At both venues, the exhibition will present more than 90 works of art, including approximately 50 paintings, numerous pastels and many works on paper (letters, watercolors, prints) and historical publications. At the Art Institute of Chicago the exhibition will also include historical costume accessories.
“What is so remarkable about Manet’s final years is how creative he managed to be in spite of his rapidly declining health,” notes Scott Allan, Associate Curator of Paintings at the J. Paul Getty Museum. “His heightened interest in pretty parisiennes, the still lifes of fruits and flowers that he painted while confined to the studio, the garden pictures he did while seeking rest cures in the suburbs, and the letters he wrote and illustrated with watercolor while he was away from his friends and Parisian society – all of these show the ailing artist’s passionate attachment to the delicate beauties and fleeting pleasures of this world. Manet’s last works are among the most gorgeous and vibrant he painted but also, given his personal circumstances, the most poignant, and they reveal a more intimately human side of an artist so often lionized as one of the great heroes and rebels of modern art.”
Manet and Modern Beauty is organized by Gloria Groom, Chair of European Painting and Sculpture and David and Mary Winton Green Curator, the Art Institute of Chicago; and Scott Allan, Associate Curator of Paintings, and Emily Beeny, Associate Curator of Drawings, both at the J. Paul Getty Museum.
At both venues, the exhibition will present more than 90 works of art, including approximately 50 paintings, numerous pastels and many works on paper (letters, watercolors, prints) and historical publications. At the Art Institute of Chicago the exhibition will also include historical costume accessories.
“What is so remarkable about Manet’s final years is how creative he managed to be in spite of his rapidly declining health,” notes Scott Allan, Associate Curator of Paintings at the J. Paul Getty Museum. “His heightened interest in pretty parisiennes, the still lifes of fruits and flowers that he painted while confined to the studio, the garden pictures he did while seeking rest cures in the suburbs, and the letters he wrote and illustrated with watercolor while he was away from his friends and Parisian society – all of these show the ailing artist’s passionate attachment to the delicate beauties and fleeting pleasures of this world.
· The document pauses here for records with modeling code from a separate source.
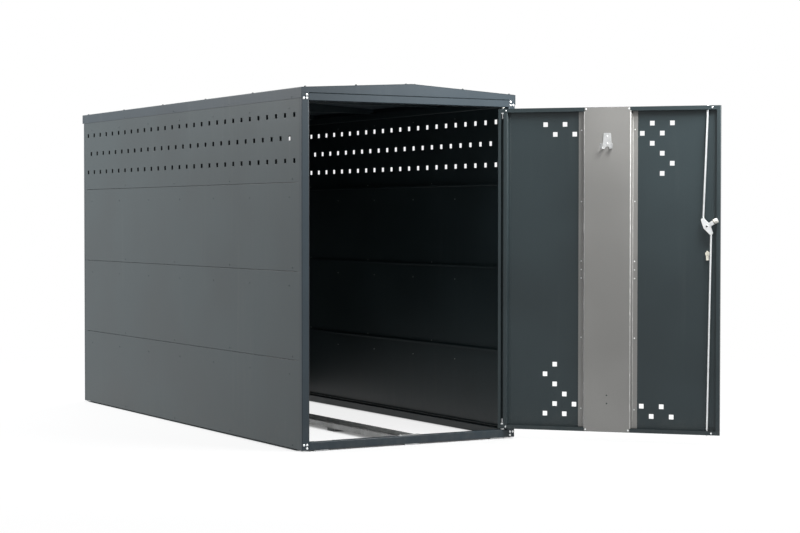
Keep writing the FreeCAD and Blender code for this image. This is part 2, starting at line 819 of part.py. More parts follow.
def door_seal():
    """A rubber strip on the lock post's stop flange that the shut door meets."""
    stop_face = POST_LEG - FRAME_SHEET
    outer = INNER_X - DOOR_SIDE_GAP
    inner = INNER_X - STOP_FLANGE + SEAL_CLEARANCE
    return box(-outer, -inner, FRONT + DOOR_THICK + SEAL_CLEARANCE, FRONT + stop_face,
               DOOR_LOW + END_LIP, DOOR_HIGH - END_LIP)


# Door leaf

def vent_places():
    """Square vents in the door's four corners, a chequer that turns into itself about the middle."""
    top_lock = ((1, 0), (3, 0), (0, 1), (2, 1), (1, 2), (2, 3), (3, 4), (2, 5))
    top_hinge = ((0, 0), (2, 0), (1, 1), (3, 1))
    places = []
    for column, row in top_lock:
        du = VENT_COLUMN + column * VENT_PITCH
        dz = DOOR_HIGH - VENT_FROM_END - row * VENT_PITCH - DOOR_MID_Z
        places += [(DOOR_MID_U + du, DOOR_MID_Z + dz), (DOOR_MID_U - du, DOOR_MID_Z - dz)]
    for column, row in top_hinge:
        du = VENT_COLUMN + (3 - column) * VENT_PITCH
        dz = DOOR_HIGH - VENT_FROM_END - row * VENT_PITCH - DOOR_MID_Z
        places += [(DOOR_MID_U - du, DOOR_MID_Z + dz), (DOOR_MID_U + du, DOOR_MID_Z - dz)]
    return places


def euro_section(v0, v1, gap):
    """The profile of the lock cylinder, round above and narrow below, grown by gap."""
    round_part = door_disc(LOCK_U, CYLINDER_Z, v0, v1, CYLINDER_ROUND + gap)
    bottom = CYLINDER_Z + CYLINDER_ROUND - CYLINDER_HEIGHT - gap
    stem = door_box(LOCK_U - CYLINDER_STEM - gap, LOCK_U + CYLINDER_STEM + gap, v0, v1, bottom, CYLINDER_Z)
    return round_part.fuse(stem).removeSplitter()


def rod_slot(z0, z1, gap):
    """Room for a locking rod, which leans a little more or less as the cam turns."""
    half, deep = GUIDE_SLOT / 2, ROD_RADIUS + gap
    return door_box(LOCK_U - half, LOCK_U + half, ROD_END_V - deep, ROD_END_V + deep, z0, z1)


def door_skin():
    """The leaf: outer skin, four folded edges and their lips, one welded tray."""
    tray = door_box(0, DOOR_WIDTH, 0, DOOR_THICK, DOOR_LOW, DOOR_HIGH)
    uprights = [e for e in tray.Edges if abs(e.tangentAt(e.FirstParameter).z) > 0.9]
    tray = tray.makeFillet(EDGE_ROUND, uprights)
    sheet = DOOR_SHEET
    hollow = door_box(sheet, DOOR_WIDTH - sheet, sheet, DOOR_THICK - sheet, DOOR_LOW + sheet,
                      DOOR_HIGH - sheet)
    window = door_box(HINGE_LIP, DOOR_WIDTH - LOCK_LIP, DOOR_THICK - sheet - PAST, DOOR_THICK + PAST,
                      DOOR_LOW + END_LIP, DOOR_HIGH - END_LIP)
    cuts = [hollow, window]
    for u, z in vent_places():
        cuts.append(door_box(u - VENT / 2, u + VENT / 2, -PAST, sheet + PAST, z - VENT / 2, z + VENT / 2))
    cuts.append(door_disc(LOCK_U, LOCK_Z, -PAST, sheet + PAST, SPINDLE_BUSH))
    cuts.append(euro_section(-PAST, sheet + PAST, CYLINDER_FIT))
    for face, way in ((DOOR_LOW, 1), (DOOR_HIGH, -1)):
        z0, z1 = face - way * PAST, face + way * (sheet + PAST)
        cuts.append(rod_slot(z0, z1, EDGE_SLOT_GAP))
        cuts.append(door_pin_tool(z0, z1))
    tray = tray.cut(Part.makeCompound(cuts))
    rivets = [at_door(u, DOOR_THICK, z) for u, z in end_screw_places(False)]
    return drill(tray, rivets, INTO_LOCKER, RIVET_SHANK, sheet)


def door_pin_tool(z0, z1):
    return rod(at_door(HINGE_IN, HINGE_BACK, z0), at_door(HINGE_IN, HINGE_BACK, z1), PIN_RADIUS + PIN_PRESS)


def end_screw_places(on_hat):
    """Rivets along the door's top and bottom lips: those of the stiffener, or those of the two edges."""
    spread = (DOOR_MID_U - HAT_SCREW_X, DOOR_MID_U + HAT_SCREW_X)
    if not on_hat:
        spread = (STILE_SCREW, DOOR_WIDTH - STILE_SCREW)
    return [(u, z) for u in spread for z in (DOOR_LOW + END_SCREW, DOOR_HIGH - END_SCREW)]


def hat_rivet_places():
    places = []
    for dz in sorted({sign * z for z in HAT_RIVETS_Z for sign in (-1, 1)}):
        for side in (-1, 1):
            places.append((DOOR_MID_U + side * HAT_RIVET_X, DOOR_MID_Z + dz))
    return places


def door_stiffener():
    """The hat-shaped stiffener: feet on the skin, sloping sides, and a web that laps over both end lips."""
    low, high = DOOR_LOW + END_LIP + TOUCH, DOOR_HIGH - END_LIP - TOUCH
    skin = DOOR_SHEET
    half_web, half_foot, half_width = HAT_WEB / 2, HAT_FOOT / 2, HAT_WIDTH / 2
    path = [(-half_width, skin), (-half_foot, skin), (-half_web, DOOR_THICK), (half_web, DOOR_THICK),
            (half_foot, skin), (half_width, skin)]
    wire = folded([(DOOR_EDGE_X - DOOR_MID_U + a, FRONT + b) for a, b in path], HAT_SHEET)
    hat = along_z(wire, low, high)
    flat = half_web - BEND
    for z0, z1 in ((DOOR_LOW + TAB_IN, low), (high, DOOR_HIGH - TAB_IN)):
        tab = door_box(DOOR_MID_U - flat, DOOR_MID_U + flat, DOOR_THICK, DOOR_THICK + HAT_SHEET, z0, z1)
        hat = hat.fuse(tab)
    hat = hat.removeSplitter()
    for height in STRAP_HOLES_UP:
        hat = hat.cut(door_disc(DOOR_MID_U, DOOR_LOW + height, DOOR_THICK - PAST, WEB_V + PAST, STRAP_HOLE))
    return hat


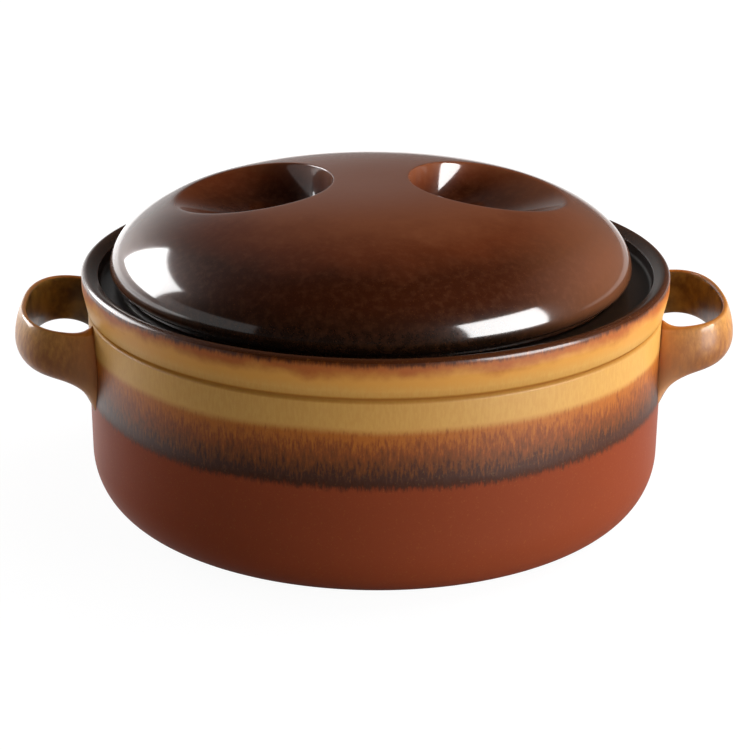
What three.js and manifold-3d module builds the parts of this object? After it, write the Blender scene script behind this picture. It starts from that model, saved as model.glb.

Manet’s last works are among the most gorgeous and vibrant he painted but also, given his personal circumstances, the most poignant, and they reveal a more intimately human side of an artist so often lionized as one of the great heroes and rebels of modern art.”
Manet and Modern Beauty is organized by Gloria Groom, Chair of European Painting and Sculpture and David and Mary Winton Green Curator, the Art Institute of Chicago; and Scott Allan, Associate Curator of Paintings, and Emily Beeny, Associate Curator of Drawings, both at the J. Paul Getty Museum.
Catalogue
This stunning examination of the last years of Édouard Manet’s life and career is the first book to explore the transformation of his style and subject matter in the 1870s and early 1880s. The name Manet evokes the provocative, heroically scaled pictures he painted in the 1860s for the Salon, but in the late 1870s and early 1880s the artist produced quite a different body of work: stylish portraits of actresses and demimondaines, luscious still lifes, delicate pastels, intimate watercolors, and impressionistic scenes of suburban gardens and Parisian cafés.
Often dismissed as too pretty and superficial by critics, these later works reflect Manet’s elegant social world, propose a radical new alignment of modern art with fashionable femininity, and record the artist’s unapologetic embrace of beauty and visual pleasure in the face of death.
Featuring nearly three hundred illustrations and nine fascinating essays by established and emerging Manet specialists, a technical analysis of the late Salon painting
Jeanne (Spring), a selection of the artist’s correspondence, a chronology, and more, Manet and Modern Beauty brings a diverse range of approaches to bear on a little-studied area of this major artist’s oeuvre.
This volume is published to accompany exhibitions at the Art Institute of Chicago May 26 to September 8, 2019 and the J. Paul Getty Museum at the Getty Center October 8, 2019, to January 12, 2020.